I was both amazed and shocked to find an album that is very devoid of that epic, archaic feeling, far from his original dream of the
Otyg-years, with almost no playability and nothing strange about it. I try not to be a purist and like new material as much as the old material, but I have no excuse for this album. I never thought I could actually be bored by a
Vintersorg album. If it is at all possible for harsh, growling, blast-beating, tremolo-picking black metal to lull the listener into a state of sleep, it is
Jordpuls. (check the sixth track - I'm not the only one who is sleeping to this album. Lol, that was a joke; I thought it wasn't that bad)
What we have here is an album that is slowly starting to sound very similar, not to other bands from their area' even
Vintersorg-era
Borknagar sounds nothing like this - but to other albums from the band itself. It is almost a recapitulation of the material from
Solens Rötter. I wish it were not so, because I know
Vintersorg is capable of making music that is entertaining, interesting, profound and even harsh and gloomy. Maybe its because this album is in Swedish, but I doubt it:
Till Fjälls and
Ödemarkens Son are in all-Swedish and I am never bored by them. It's just not a powerful album, in my opinion.
This should be relatively easy to make a review that is not track-by-track. The first track is nothing special and unless you are a die-hard fan, it might bore you out of listening to the rest of it. It does, however, set the over-all tone and rhythm of the album: growling over "fast", tremolo-picked guitars and then singing over a fastly-played acoustic guitar. Keep in mind that Mr. V used to sing low-register vocals, but now, perhaps because of his affiliation with
Borknagar or some other reason, he only sings tenor...a great disappointment.
Okay, so is there anything good about this album? If you haven't left the album by the third track, "Till Dånet...", is a pleasant surprise. It's a nice, heavy, mid-paced track, where Mr. V gives his growling a rest and goes on with some clean (albeit high-register) vocals. There's also a guitar solo on this track! Unlike previous
Vintersorg albums, this one features far fewer guitar solos than
Vintersorg is wont to create...another disappointment. There's plenty of acoustics and keyboards, but they do little to make the song especially interesting.
A few mediocre tracks follow, then comes "

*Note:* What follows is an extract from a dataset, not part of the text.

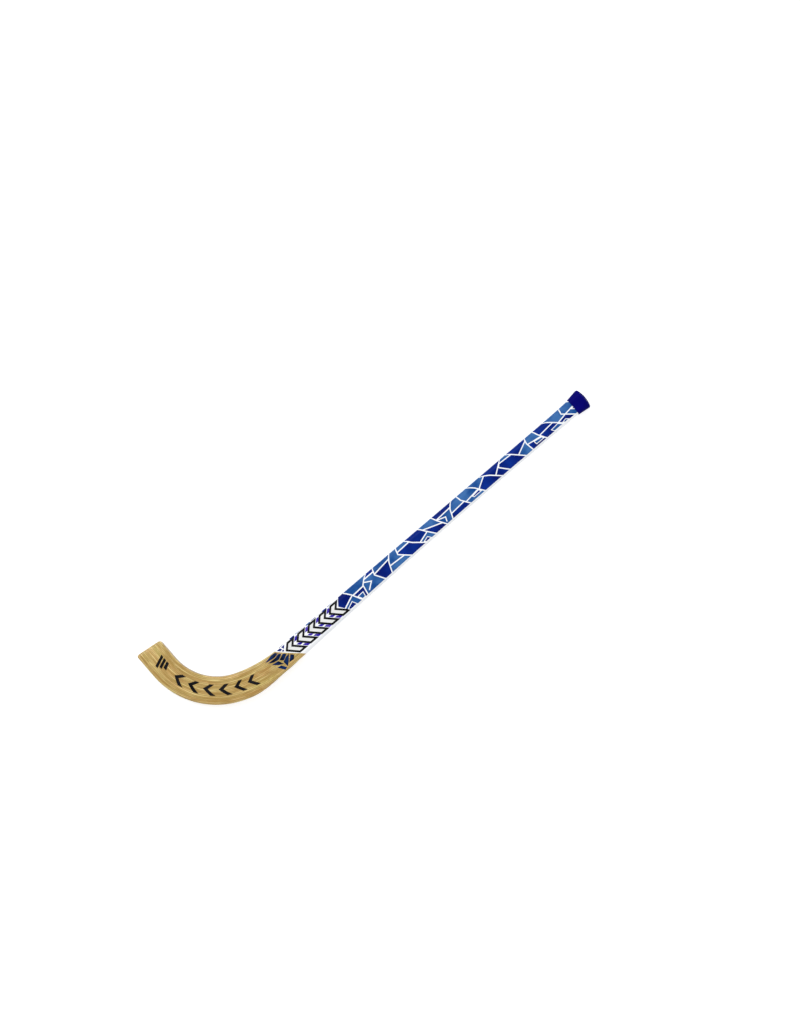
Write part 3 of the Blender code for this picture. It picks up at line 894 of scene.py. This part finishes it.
def navy_rubber():
    """Matt navy rubber with a fine moulded grain and a little polish where hands rub it."""
    made = bpy.data.materials.new("navy_rubber")
    made.use_nodes = True
    nodes, links = made.node_tree.nodes, made.node_tree.links
    shader = nodes["Principled BSDF"]
    shader.inputs["Specular IOR Level"].default_value = 0.025
    spot = nodes.new("ShaderNodeTexCoord")
    mottle = nodes.new("ShaderNodeTexNoise")
    mottle.inputs["Scale"].default_value = 130.0
    mottle.inputs["Detail"].default_value = 3.0
    ramp = nodes.new("ShaderNodeValToRGB")
    ramp.color_ramp.elements[0].position, ramp.color_ramp.elements[1].position = 0.35, 0.65
    ramp.color_ramp.elements[0].color = (0.0008, 0.0005, 0.105, 1.0)
    ramp.color_ramp.elements[1].color = (0.0020, 0.0010, 0.150, 1.0)
    rub = nodes.new("ShaderNodeMapRange")
    rub.inputs["To Min"].default_value = 0.42
    rub.inputs["To Max"].default_value = 0.60
    grain = nodes.new("ShaderNodeTexVoronoi")
    grain.inputs["Scale"].default_value = 2200.0
    bump = nodes.new("ShaderNodeBump")
    bump.inputs["Strength"].default_value = 0.3
    bump.inputs["Distance"].default_value = 0.00006
    links.new(spot.outputs["Object"], mottle.inputs["Vector"])
    links.new(spot.outputs["Object"], grain.inputs["Vector"])
    links.new(mottle.outputs["Fac"], ramp.inputs["Fac"])
    links.new(mottle.outputs["Fac"], rub.inputs["Value"])
    links.new(ramp.outputs["Color"], shader.inputs["Base Color"])
    links.new(rub.outputs["Result"], shader.inputs["Roughness"])
    links.new(grain.outputs["Distance"], bump.inputs["Height"])
    links.new(bump.outputs["Normal"], shader.inputs["Normal"])
    return made


cup = cap_cup()
rings = wrapped(cup)[:-1]
round_ends = (rings[0, :-1].tolist(), rings[-1, -2::-1].tolist())
cap = add_piece("cap_moulded", cup, grid_quads(rings, flip=True), navy_rubber(), ends=round_ends)
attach(cap, "root")
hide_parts("butt_cap")

# Floor, light and camera
# The stick lies flat on a pale floor under soft studio lamps, and the camera looks straight down on
# it. The floor shows white to the camera, as the backdrop does, and still takes the stick's shadow.

FLOOR_SIZE = 30.0
FLOOR_DROP = 0.0002
CAMERA_HEIGHT = 3.0
FRAME_HEIGHT = 1.2165
SENSOR = 36.0
CAMERA_TURN = math.radians(-40.42)
CAMERA_SPOT = (0.04219, -0.01199)


def seen_rays(nodes, links):
    """1 for camera, glossy and transmission rays, and 0 for the others."""
    path = nodes.new("ShaderNodeLightPath")
    seen = path.outputs["Is Camera Ray"]
    for kind in ("Is Glossy Ray", "Is Transmission Ray"):
        either = nodes.new("ShaderNodeMath")
        either.operation = "MAXIMUM"
        links.new(seen, either.inputs[0])
        links.new(path.outputs[kind], either.inputs[1])
        seen = either.outputs["Value"]
    return seen


def pale_floor():
    """A matt pale floor that glows a little for rays that are seen or mirrored."""
    made = bpy.data.materials.new("pale_floor")
    made.use_nodes = True
    nodes, links = made.node_tree.nodes, made.node_tree.links
    nodes.clear()
    matt = nodes.new("ShaderNodeBsdfDiffuse")
    matt.inputs["Color"].default_value = (0.80, 0.80, 0.80, 1.0)
    glow = nodes.new("ShaderNodeEmission")
    glow.inputs["Strength"].default_value = 0.50
    both = nodes.new("ShaderNodeAddShader")
    choice = nodes.new("ShaderNodeMixShader")
    out = nodes.new("ShaderNodeOutputMaterial")
    links.new(seen_rays(nodes, links), choice.inputs["Fac"])
    links.new(matt.outputs["BSDF"], both.inputs[0])
    links.new(glow.outputs["Emission"], both.inputs[1])
    links.new(matt.outputs["BSDF"], choice.inputs[1])
    links.new(both.outputs["Shader"], choice.inputs[2])
    links.new(choice.outputs["Shader"], out.inputs["Surface"])
    return made


far = 0.5 * FLOOR_SIZE
corners = np.array([[-far, -far, -FLOOR_DROP], [far, -far, -FLOOR_DROP],
                    [-far, far, -FLOOR_DROP], [far, far, -FLOOR_DROP]])
floor = add_piece("floor", corners, grid_quads(np.arange(4).reshape(2, 2)), pale_floor())


def studio_lamp(name, place_at, size, power):
    """A square soft lamp that looks at the middle of the stick, which is the origin."""
    data = bpy.data.lights.new(name, "AREA")
    data.shape = "SQUARE"
    data.size = size
    data.energy = power
    lamp = bpy.data.objects.new(name, data)
    lamp.location = place_at
    x, y, z = place_at
    lamp.rotation_euler = (math.acos(z / math.hypot(x, y, z)), 0.0, math.atan2(-y, -x) - 0.5 * math.pi)
    bpy.context.scene.collection.objects.link(lamp)


studio_lamp("key_lamp", (-0.3, 2.2, 2.4), 1.8, 62.0)
studio_lamp("fill_lamp", (1.4, -2.0, 2.2), 2.2, 34.0)

world = bpy.data.worlds.new("studio")
bpy.context.scene.world = world
world.use_nodes = True
air, air_links = world.node_tree.nodes, world.node_tree.links
air["Background"].inputs["Color"].default_value = (1.0, 1.0, 1.0, 1.0)
air["Background"].inputs["Strength"].default_value = 0.57
backdrop = air.new("ShaderNodeBackground")
backdrop.inputs["Color"].default_value = (1.0, 1.0, 1.0, 1.0)
backdrop.inputs["Strength"].default_value = 0.96
choice = air.new("ShaderNodeMixShader")
air_links.new(seen_rays(air, air_links), choice.inputs["Fac"])
air_links.new(air["Background"].outputs["Background"], choice.inputs[1])
air_links.new(backdrop.outputs["Background"], choice.inputs[2])
air_links.new(choice.outputs["Shader"], air["World Output"].inputs["Surface"])

bpy.context.scene.view_settings.view_transform = "Standard"

camera_data = bpy.data.cameras.new("camera")
camera_data.sensor_width = SENSOR
camera_data.lens = SENSOR * CAMERA_HEIGHT / FRAME_HEIGHT
camera = bpy.data.objects.new("camera", camera_data)
camera.location = (*CAMERA_SPOT, zero[2] + CAMERA_HEIGHT)
camera.rotation_euler = (0.0, 0.0, CAMERA_TURN)
bpy.context.scene.collection.objects.link(camera)
bpy.context.scene.camera = camera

Skogen Sover." Though there's nothing new about it, this song does attempt to have some structure, using the inverted ballad form with heavy verses and lively, folksy acoustic choruses, with some of Mr. V's best singing on this album. Unfortunately, the next unique track isn't until the very end. Like "Till Dånet...", "Eld Och Lågor" is four minutes of strings and acoustics, which are a welcome respite from the annoyingly repetitive songs of before (there's a strings passage on "Palissader" that sounds frighteningly like something by Danny Elfman!). Perhaps the most surprising thing about "Eld Och Lågor" is the bluesy-sounding guitar solo. For those who don't know, the black metal scene came as a mimicry/mockery of
Venom and
Bathory, both of which were either inspired or repulsed by the New Wave of British Heavy
Metal, which would not have come about were it not for the first wave of blues-inspired bands like
Black Sabbath,
Led Zeppelin,
Uriah Heep and
Deep Purple. Therefore, metal owes its very existence to R&B and to see a member of the genre that has tried so hard to distance itself not only from R&B but from all semblance of musical form and skill create something that is a tribute to the roots of our great genre, it is always welcome.
Stylistically and content-based, this album is nothing to sneer at. It's nature-worship, the oldest form of science. However, that doesn't change the fact that this album is boring. This coming from a fan of every
Vintersorg album who is trying hard to find good reasons to like both this and
Solens Rötter...but coming up empty-handed. It's ordinary music from a band capable of the extraordinary.